The second aria movement is different. While the text is in the plural, this is not a compelling reason to compose the text as a duet. The rather playful figuration of the obbligato part, comprising two violins in unison, is again only distantly compatible. To consider a revision of an older piece in this case is certainly not far-fetched.

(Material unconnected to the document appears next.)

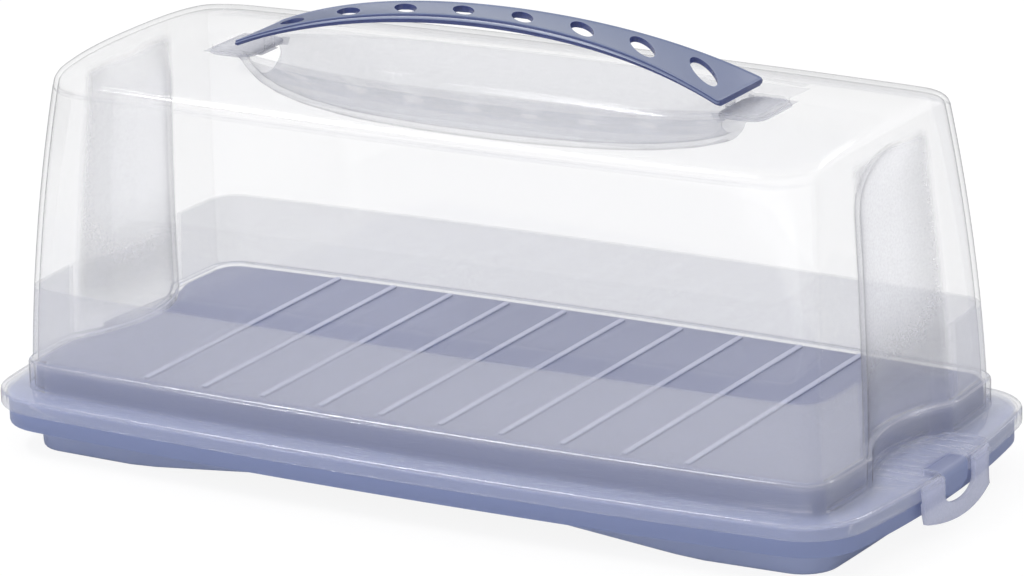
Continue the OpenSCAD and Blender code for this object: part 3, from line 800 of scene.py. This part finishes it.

The fact that the closing chorale movement on the melody Wo soll ich fliehen hin is in five parts rather than four—a violin in its upper range provides counterpoint to the chorale melody—poses more questions that remain open, since it points more to the style of Bach’s Weimar cantatas than to that of the cantatas of Leipzig. 

Footnotes

  1. “Noch curiöser war es, als Telemann im Jahr 1744 seinen Jahrgang von Kirchenstücken zu Nürnberg in Kupfer stechen ließ, und in demselben am 8ten Sonntage nach Trinitatis die falschen Propheten in Schaafskleidern durch einen völligen Quinten-Cirkel vorstellete, aus B dur alle 12 harte Tonarten. Die Vertauschung des b mit dem Creuz bringt er ganz recht an bey Ges, welches er in Fis verkehrt. . . . Wie die Aufführung bey uns zum Predigern damals abgelaufen, ist nicht nötig zu sagen; ein jeder kann sich solches vorstellen, welcher berichtet ist, 1. daß man bey uns nichts vorher probirt, was zu musiciren ist; 2. daß unter den Helfers-Helfern die mehresten nicht weit kommen sind, was die Theorie der Musik betrifft; 3. daß bey dem ganzen Chor keiner war, außer mir, welcher von Cirkelgängen iemals etwas gehört oder gesehen. Daher, als es vorbey, kam bald dieser, bald jener und fragte: was war denn das? Aber die Frage war zu spät. Das waren recht falsche Propheten; und vielleicht, wo nicht 400, doch eine ziemlich beträchtliche Anzahl wirklicher Baalspfaffen — vgl. 1. Buch der Könige, Capitel 18 — deren Anarmonie vorstellete ihre Angst und Verzweifelung, da des Elias Würgemesser ihnen schon an der Kehle saß” (Adlung [1758] 1953).